Vous voyez, quand je vous parle de la sincérité
bouleversante de REKERAHO, il y a des moments où on sent, à la lecture de ces
dépositions, que c’est vraiment le récit vécu de ce qui s’est passé : « Malheureusement
pour nous, quoi que nous étions très nombreux, parmi nous, il y en avait beaucoup
qui abandonnaient le combat pour aller prendre de la bière, ou piller les vaches
et les biens des Tutsi. Cet élément nous affaiblissait.

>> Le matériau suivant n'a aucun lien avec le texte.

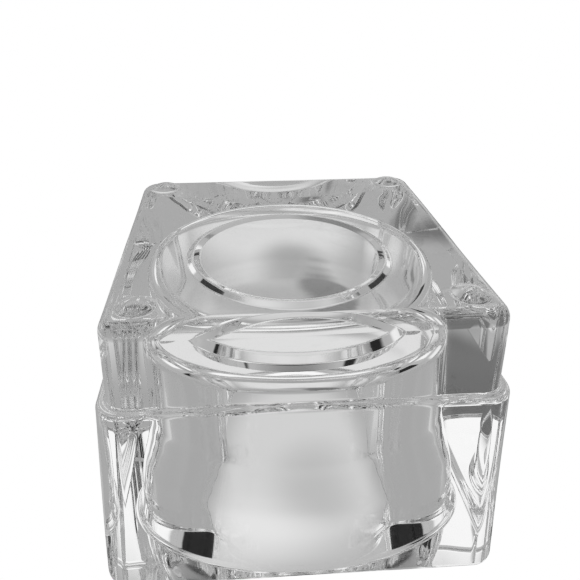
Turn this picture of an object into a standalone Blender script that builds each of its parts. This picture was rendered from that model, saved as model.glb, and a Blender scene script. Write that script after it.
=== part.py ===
"""Dappen dish: a square pressed-glass mixing dish standing upside down, with four bumper feet.

Frame, in metres: +Z up, origin at the centre of the mouth, which lies on the plane z = 0.
The dish rests on its mouth with its base upwards. -Y is the front, -X the left.
Turned over, it stands on the four feet.
"""
import math

import bmesh
import bpy
from mathutils import Vector

MM = 0.001

# ---------------------------------------------------------------- the glass body
BODY_H = 41.2 * MM            # mouth plane to base plane
FOOT_H = 11.8 * MM            # height of the narrower foot block next to the base
RIM_H = BODY_H - FOOT_H       # height of the wider rim block next to the mouth
MOUTH_SIDE = 55.6 * MM        # rim block, flat to flat at the mouth
LEDGE_SIDE = 52.8 * MM        # rim block, flat to flat at the ledge
FOOT_SIDE_LOW = 50.5 * MM     # foot block, flat to flat at the ledge
BASE_SIDE = 50.0 * MM         # foot block, flat to flat at the base
RIM_CORNER_R = 3.6 * MM       # upright corners of the rim block
FOOT_CORNER_R = 3.0 * MM      # upright corners of the foot block
MOUTH_EDGE_R = 1.2 * MM       # outer edge at the mouth
LEDGE_EDGE_R = 1.1 * MM       # outer edge of the ledge
BASE_EDGE_R = 2.0 * MM        # soft edge round the base
OVERLAP = 4.0 * MM            # how far the foot block runs down inside the rim block
CORNER_SEGMENTS = 7
EDGE_SEGMENTS = 3

# ---------------------------------------------------------------- the well
BASE_T = 9.5 * MM             # from the base plane to the disc in the middle of the well's floor
WAIST_R = 22.1 * MM           # narrowest radius of the wall
WAIST_Z = 19.0 * MM           # height above the mouth plane where the flare starts
MOUTH_GAIN = 2.65 * MM        # the wall flares this much from the waist to the mouth
MOUTH_FLARE_H = 17.0 * MM     # over this height
WELL_FILLET_R = 2.0 * MM      # fillet between wall and floor
FLOOR_DISC_R = 14.2 * MM      # edge of the flat disc in the floor
FLOOR_RING_R = 16.2 * MM      # inner edge of the flat ring round the disc
FLOOR_STEP_H = 0.5 * MM       # the ring is this much nearer the mouth
GROOVE_R = 15.3 * MM          # radius of the V groove's point, between disc and ring
GROOVE_DEPTH = 1.8 * MM       # from the ring to the point of the V before rounding
GROOVE_BLEND = 0.455 * MM     # how far along each flank the rounding of the V begins
GROOVE_ROUND = 0.245 * MM     # how much the rounding takes off the point
FLANK_EASE = 0.15 * MM        # softening where the flanks meet disc and ring
MOUTH_ROUND_R = 0.7 * MM      # rounding of the wall's edge at the mouth
MOUTH_ROUND_MID = 0.3 * MOUTH_ROUND_R    # its middle point, out from the wall and above the mouth
MOUTH_ROUND_OUT = 1.07 * MOUTH_ROUND_R   # its outer end, out from the wall
MOUTH_ROUND_BELOW = 0.05 * MM            # its outer end, below the mouth plane
WELL_TOOL_BELOW = 2.0 * MM    # how far the cutter runs past the mouth plane
TOOL_STEPS = 64               # steps round the well and the base hollow
WALL_STATIONS = 9
FILLET_SEGMENTS = 4

# ---------------------------------------------------------------- the hollow in the base
HOLLOW_DEPTH = 1.2 * MM       # at the middle of the base
HOLLOW_R = 22.5 * MM          # radius where the hollow meets the base plane
HOLLOW_SEGMENTS = 6           # from rim to middle
HOLLOW_TOOL_ABOVE = 2.0 * MM  # how far the cutter runs past the base plane
HOLLOW_TOOL_MARGIN = 0.4 * MM # how much wider the cutter is above the base plane
HOLLOW_TOOL_LIFT = 0.02 * MM  # gap from the base plane to the cutter's wider part

# ---------------------------------------------------------------- the feet
PAD_R = 2.6 * MM              # clear domed bumper, radius
PAD_H = 1.0 * MM              # height of the bumper
PAD_SKIRT_H = 0.25 * MM       # short upright edge under the dome
PAD_FLAT_R = 0.9 * MM         # flat on the crown
PAD_GAP = 0.3 * MM            # between pad and base plane
PAD_OFFSET = 20.6 * MM        # pad centres from the axis, along X and along Y
PAD_STEPS = 36
DOME_SEGMENTS = 7


# ---------------------------------------------------------------- scene, materials, objects
def clear_scene():
    for ob in list(bpy.data.objects):
        bpy.data.objects.remove(ob, do_unlink=True)
    for coll in list(bpy.data.collections):
        bpy.data.collections.remove(coll)


def collection(name):
    coll = bpy.data.collections.new(name)
    bpy.context.scene.collection.children.link(coll)
    return coll


def clear_material(name, colour, roughness, transmission, ior):
    mat = bpy.data.materials.new(name)
    mat.use_nodes = True
    inputs = mat.node_tree.nodes["Principled BSDF"].inputs
    inputs["Base Color"].default_value = colour
    inputs["Roughness"].default_value = roughness
    inputs["Metallic"].default_value = 0.0
    inputs["IOR"].default_value = ior
    inputs["Transmission Weight"].default_value = transmission
    mat.diffuse_color = colour
    return mat


def glass_material():
    return clear_material("clear_glass", colour=(0.93, 0.95, 0.95, 1.0),
                          roughness=0.02, transmission=1.0, ior=1.52)


def bumper_material():
    return clear_material("clear_bumper", colour=(0.90, 0.91, 0.91, 1.0),
                          roughness=0.12, transmission=0.9, ior=1.49)


def add_object(name, mesh, coll, mat=None):
    ob = bpy.data.objects.new(name, mesh)
    coll.objects.link(ob)
    if mat is not None:
        mesh.materials.append(mat)
    return ob


# ---------------------------------------------------------------- shapes
def bevel_edges(bm, edges, width, segments):
    bmesh.ops.bevel(
        bm, geom=edges, offset=width, offset_type="OFFSET", segments=segments,
        profile=0.5, affect="EDGES", clamp_overlap=True,
    )


def tapered_block(name, low_side, high_side, z_low, z_high, corner_r, low_edge_r, high_edge_r):
    """A square block with draft and rounded upright corners; an edge radius of 0 stays sharp."""
    bm = bmesh.new()
    bmesh.ops.create_cube(bm, size=1.0)
    for v in bm.verts:
        side, z = (low_side, z_low) if v.co.z < 0 else (high_side, z_high)
        v.co = Vector((math.copysign(side / 2, v.co.x), math.copysign(side / 2, v.co.y), z))
    half_height = (z_high - z_low) / 2
    upright = [e for e in bm.edges if abs(e.verts[0].co.z - e.verts[1].co.z) > half_height]
    bevel_edges(bm, upright, corner_r, CORNER_SEGMENTS)
    for z, radius in ((z_low, low_edge_r), (z_high, high_edge_r)):
        if radius > 0:
            ring = [e for e in bm.edges if all(abs(v.co.z - z) < 1e-7 for v in e.verts)]
            bevel_edges(bm, ring, radius, EDGE_SEGMENTS)
    bmesh.ops.recalc_face_normals(bm, faces=bm.faces)
    mesh = bpy.data.meshes.new(name)
    bm.to_mesh(mesh)
    bm.free()
    return mesh


def turned(name, profile, steps, coll, mat=None):
    """A solid turned about Z by a Screw modifier.

    The (radius, z) profile runs from the top of the axis, out and down, and back to the axis.
    """
    mesh = bpy.data.meshes.new(name)
    verts = [(x, 0.0, z) for x, z in profile]
    mesh.from_pydata(verts, [(i, i + 1) for i in range(len(verts) - 1)], [])
    ob = add_object(name, mesh, coll, mat)
    screw = ob.modifiers.new("turn", "SCREW")
    screw.axis = "Z"
    screw.steps = steps
    screw.render_steps = steps
    screw.use_merge_vertices = True
    screw.merge_threshold = 1e-6
    screw.use_smooth_shade = True
    return ob


def add_boolean(ob, name, operation, tool):
    """Join or cut with a helper object, which is then hidden from the render."""
    boolean = ob.modifiers.new(name, "BOOLEAN")
    boolean.operation = operation
    boolean.solver = "EXACT"
    boolean.object = tool
    tool.hide_render = True
    tool.display_type = "WIRE"


def smooth(ob, angle=32.0):
    """Smooth shading, with edges sharper than the angle in degrees kept sharp."""
    for poly in ob.data.polygons:
        poly.use_smooth = True
    ob.data.set_sharp_from_angle(angle=math.radians(angle))


# ---------------------------------------------------------------- profiles, as (radius, z)
def towards(start, end, distance):
    """The point this far from start on the way to end."""
    run, rise = end[0] - start[0], end[1] - start[1]
    length = math.hypot(run, rise)
    return (start[0] + run * distance / length, start[1] + rise * distance / length)


def wall_radius(z):
    """The wall is straight next to the floor and flares softly towards the mouth."""
    t = min(max((WAIST_Z - z) / MOUTH_FLARE_H, 0.0), 1.0)
    return WAIST_R + MOUTH_GAIN * (t * t * (3.0 - 2.0 * t))


def floor_profile(floor_z, ring_z):
    """Disc, rounded V groove and the start of the ring, outwards from the axis."""
    disc_edge = (FLOOR_DISC_R, floor_z)
    ring_edge = (FLOOR_RING_R, ring_z)
    point = (GROOVE_R, ring_z + GROOVE_DEPTH)
    return [
        (0.0, floor_z),
        (FLOOR_DISC_R - FLANK_EASE, floor_z),
        towards(disc_edge, point, FLANK_EASE),
        towards(point, disc_edge, GROOVE_BLEND),
        (GROOVE_R, point[1] - GROOVE_ROUND),
        towards(point, ring_edge, GROOVE_BLEND),
        towards(ring_edge, point, FLANK_EASE),
        (FLOOR_RING_R + FLANK_EASE, ring_z),
    ]


def well_profile():
    floor_z = BODY_H - BASE_T
    ring_z = floor_z - FLOOR_STEP_H
    profile = floor_profile(floor_z, ring_z)

    # fillet from the ring into the wall
    fillet_z = ring_z - WELL_FILLET_R
    fillet_x = wall_radius(fillet_z) - WELL_FILLET_R
    for i in range(FILLET_SEGMENTS + 1):
        angle = math.radians(90.0 - 90.0 * i / FILLET_SEGMENTS)
        profile.append((fillet_x + WELL_FILLET_R * math.cos(angle),
                        fillet_z + WELL_FILLET_R * math.sin(angle)))

    # wall down to the rounding at the mouth
    for i in range(1, WALL_STATIONS + 1):
        z = fillet_z + (MOUTH_ROUND_R - fillet_z) * i / WALL_STATIONS
        profile.append((wall_radius(z), z))

    mouth_r = wall_radius(MOUTH_ROUND_R)
    return profile + [
        (mouth_r + MOUTH_ROUND_MID, MOUTH_ROUND_MID),
        (mouth_r + MOUTH_ROUND_OUT, -MOUTH_ROUND_BELOW),
        (mouth_r + MOUTH_ROUND_OUT, -WELL_TOOL_BELOW),
        (0.0, -WELL_TOOL_BELOW),
    ]


def hollow_profile():
    """A shallow spherical cap, carried up past the base plane."""
    sphere_r = (HOLLOW_R ** 2 + HOLLOW_DEPTH ** 2) / (2 * HOLLOW_DEPTH)
    centre_z = BODY_H - HOLLOW_DEPTH + sphere_r
    half_angle = math.asin(HOLLOW_R / sphere_r)
    outer_r = HOLLOW_R + HOLLOW_TOOL_MARGIN
    top_z = BODY_H + HOLLOW_TOOL_ABOVE
    profile = [(0.0, top_z), (outer_r, top_z), (outer_r, BODY_H + HOLLOW_TOOL_LIFT)]
    for i in range(HOLLOW_SEGMENTS):
        angle = half_angle * (1 - i / HOLLOW_SEGMENTS)
        profile.append((sphere_r * math.sin(angle), centre_z - sphere_r * math.cos(angle)))
    return profile + [(0.0, BODY_H - HOLLOW_DEPTH)]


def pad_profile():
    """Flat crown, dome, short skirt and flat underside."""
    dome_h = PAD_H - PAD_SKIRT_H
    dome_w = PAD_R - PAD_FLAT_R
    profile = [(0.0, PAD_H)]
    for i in range(DOME_SEGMENTS + 1):
        angle = math.pi / 2 * i / DOME_SEGMENTS
        profile.append((PAD_FLAT_R + dome_w * math.sin(angle),
                        PAD_SKIRT_H + dome_h * math.cos(angle)))
    return profile + [(PAD_R, 0.0), (0.0, 0.0)]


# ---------------------------------------------------------------- pieces
def build_cup(dish, cutters, glass):
    """Rim block and foot block joined, then the well and the base hollow cut out."""
    rim_block = tapered_block(
        "glass_cup", low_side=MOUTH_SIDE, high_side=LEDGE_SIDE, z_low=0.0, z_high=RIM_H,
        corner_r=RIM_CORNER_R, low_edge_r=MOUTH_EDGE_R, high_edge_r=LEDGE_EDGE_R,
    )
    cup = add_object("glass_cup", rim_block, dish, glass)

    # the foot block keeps its draft down through the overlap
    foot_slope = (FOOT_SIDE_LOW - BASE_SIDE) / FOOT_H
    foot_block = tapered_block(
        "foot_block_tool", low_side=FOOT_SIDE_LOW + foot_slope * OVERLAP, high_side=BASE_SIDE,
        z_low=RIM_H - OVERLAP, z_high=BODY_H,
        corner_r=FOOT_CORNER_R, low_edge_r=0.0, high_edge_r=BASE_EDGE_R,
    )
    foot_tool = add_object("foot_block_tool", foot_block, cutters, glass)
    add_boolean(cup, "foot_block", "UNION", foot_tool)

    well_tool = turned("well_tool", well_profile(), TOOL_STEPS, cutters)
    add_boolean(cup, "well", "DIFFERENCE", well_tool)

    hollow_tool = turned("base_hollow_tool", hollow_profile(), TOOL_STEPS, cutters)
    add_boolean(cup, "base_hollow", "DIFFERENCE", hollow_tool)
    smooth(cup)
    return cup


def build_pads(dish, cup, bumper):
    """One clear domed bumper near each corner of the base."""
    for depth, y_sign in (("front", -1), ("back", 1)):
        for side, x_sign in (("left", -1), ("right", 1)):
            pad = turned(f"foot_pad_{depth}_{side}", pad_profile(), PAD_STEPS, dish, bumper)
            pad.location = (x_sign * PAD_OFFSET, y_sign * PAD_OFFSET, BODY_H + PAD_GAP)
            pad.parent = cup


def main():
    clear_scene()
    dish = collection("dappen_dish")
    cutters = collection("cutters")
    cutters.hide_render = True
    cup = build_cup(dish, cutters, glass_material())
    build_pads(dish, cup, bumper_material())


main()
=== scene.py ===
"""Pressed-glass dappen dish, standing mouth down on z = 0 with its base up.

Five pieces, all on the CAD body "root":
  dish_glass                 the one-piece glass cup, replaces the CAD node glass_cup
  bumper_front_left ...      the four clear domed bumpers, replace the four foot_pad nodes
+Z is up, +X is right and +Y is away from the camera.
Lengths are in millimetres in the shape code and are scaled by MM into metres.
"""

import math

import bmesh
import bpy
import numpy as np
from mathutils import Matrix, Vector, noise


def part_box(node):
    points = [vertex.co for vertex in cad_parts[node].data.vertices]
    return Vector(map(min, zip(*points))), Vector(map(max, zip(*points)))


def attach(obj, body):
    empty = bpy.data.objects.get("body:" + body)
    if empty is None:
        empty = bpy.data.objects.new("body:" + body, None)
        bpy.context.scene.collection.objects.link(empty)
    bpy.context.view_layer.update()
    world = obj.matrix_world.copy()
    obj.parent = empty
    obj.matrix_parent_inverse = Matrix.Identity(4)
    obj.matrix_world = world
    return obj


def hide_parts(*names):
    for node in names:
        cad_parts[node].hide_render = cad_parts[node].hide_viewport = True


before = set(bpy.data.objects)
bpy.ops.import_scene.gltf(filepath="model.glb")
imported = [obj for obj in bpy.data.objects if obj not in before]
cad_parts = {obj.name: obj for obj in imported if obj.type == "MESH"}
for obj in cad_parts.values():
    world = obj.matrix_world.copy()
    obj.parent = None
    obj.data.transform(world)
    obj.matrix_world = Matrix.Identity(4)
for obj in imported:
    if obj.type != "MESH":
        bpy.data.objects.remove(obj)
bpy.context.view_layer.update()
MM = 0.001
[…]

Les Tutsi, quant à eux,
paraissaient très fatigués et affamés. Je ne pense pas que les sœurs Gertrude
et Kizito aient daigné leur donner à manger, d’après la façon dont elles ont
parlé d’eux chez RUSANGANWA, le soir du 20 avril. Mais ils étaient déterminés
à se battre contre nous, avec les moyens mis à leur disposition. Nous avons
réussi à ce jour-là à les repousser jusqu’à l’intérieur du monastère. On les
avait d’abord fait descendre jusqu’au centre de santé et là, ils remontent de
nouveau en forçant la porte évidemment, de nouveau en forçant le monastère.
Nous avons réussi, ce jour-là, à les repousser jusqu’à l’intérieur du monastère.

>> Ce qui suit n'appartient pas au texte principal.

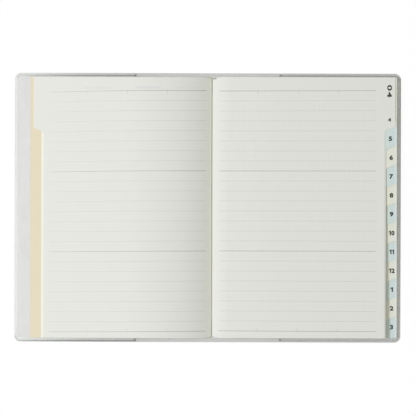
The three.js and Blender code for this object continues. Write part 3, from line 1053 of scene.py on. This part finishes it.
def seen_directly(book):
    """1 for camera, mirror and see-through rays, which show the plain backdrop"""
    path = book.node("ShaderNodeLightPath")
    return path.out("Is Camera Ray").most(path.out("Is Glossy Ray")).most(
        path.out("Is Transmission Ray"))


def floor_material():
    made, book = start_material("white_floor")
    lit = book.node("ShaderNodeBsdfDiffuse", None, Color=FLOOR_WHITE)
    glow = book.node("ShaderNodeEmission", None, Color=WHITE, Strength=1.0)
    book.close(book.node("ShaderNodeMixShader", None, seen_directly(book) * FLOOR_GLOW, lit, glow))
    return made


floor_corners = [(x * FLOOR_HALF, y * FLOOR_HALF, FLOOR_LEVEL)
                 for x, y in ((-1, -1), (1, -1), (1, 1), (-1, 1))]
sheet_object("floor", floor_corners, [(0, 1, 2, 3)], floor_material())

world = bpy.data.worlds.new("studio")
world.use_nodes = True
world.node_tree.nodes.clear()
sky = Book(world.node_tree)
fill = sky.node("ShaderNodeBackground", None, WHITE, 1.0 - KEY_SHARE)
backdrop = sky.node("ShaderNodeBackground", None, WHITE, 1.0)
sky.node("ShaderNodeOutputWorld", None,
         sky.node("ShaderNodeMixShader", None, seen_directly(sky), fill, backdrop))
bpy.context.scene.world = world

key = bpy.data.lights.new("window_light", "AREA")
key.shape = "DISK"
key.size = KEY_SIZE
key.energy = KEY_SHARE * math.pi ** 2 * KEY_DISTANCE ** 2 / math.sin(KEY_ELEVATION)
toward = Vector((-math.cos(KEY_ELEVATION), 0.0, math.sin(KEY_ELEVATION)))
key_lamp = new_object("window_light", key)
key_lamp.location = toward * KEY_DISTANCE
key_lamp.rotation_mode = "QUATERNION"
key_lamp.rotation_quaternion = toward.to_track_quat("Z", "Y")

camera = bpy.data.cameras.new("camera")
camera.sensor_width = SENSOR_WIDTH
camera.lens = SENSOR_WIDTH * CAMERA_HEIGHT / PICTURE_WIDTH
camera.clip_start = 0.1
camera.clip_end = 50.0
viewer = new_object("camera", camera)
viewer.location = (*CAMERA_SHIFT, CAMERA_HEIGHT)
viewer.rotation_euler = (0.0, 0.0, CAMERA_ROLL)
bpy.context.scene.camera = viewer
bpy.context.scene.view_settings.view_transform = "Standard"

Alors, j’ai donné l’ordre aux jeunes Hutu, les Interahamwe, même si je n’aime
pas cette appellation, d’encercler le monastère ainsi que le centre de santé
pour qu’aucun Tutsi ne puisse nous échapper ».
« Après cela - quand je vous parle des détails
qu’on n’invente pas - je suis allée boire une bière, j’ai vu plus ou moins dix
militaires en uniformes qui se dirigeaient vers le centre de santé, ils venaient
de l’école des sous-officiers de Ngoma. Quelques temps après, le lieutenant-colonel
Tharcisse le témoin 151 est venu aussi, il était avec le commandant Cyriaque HABYARABATUMA.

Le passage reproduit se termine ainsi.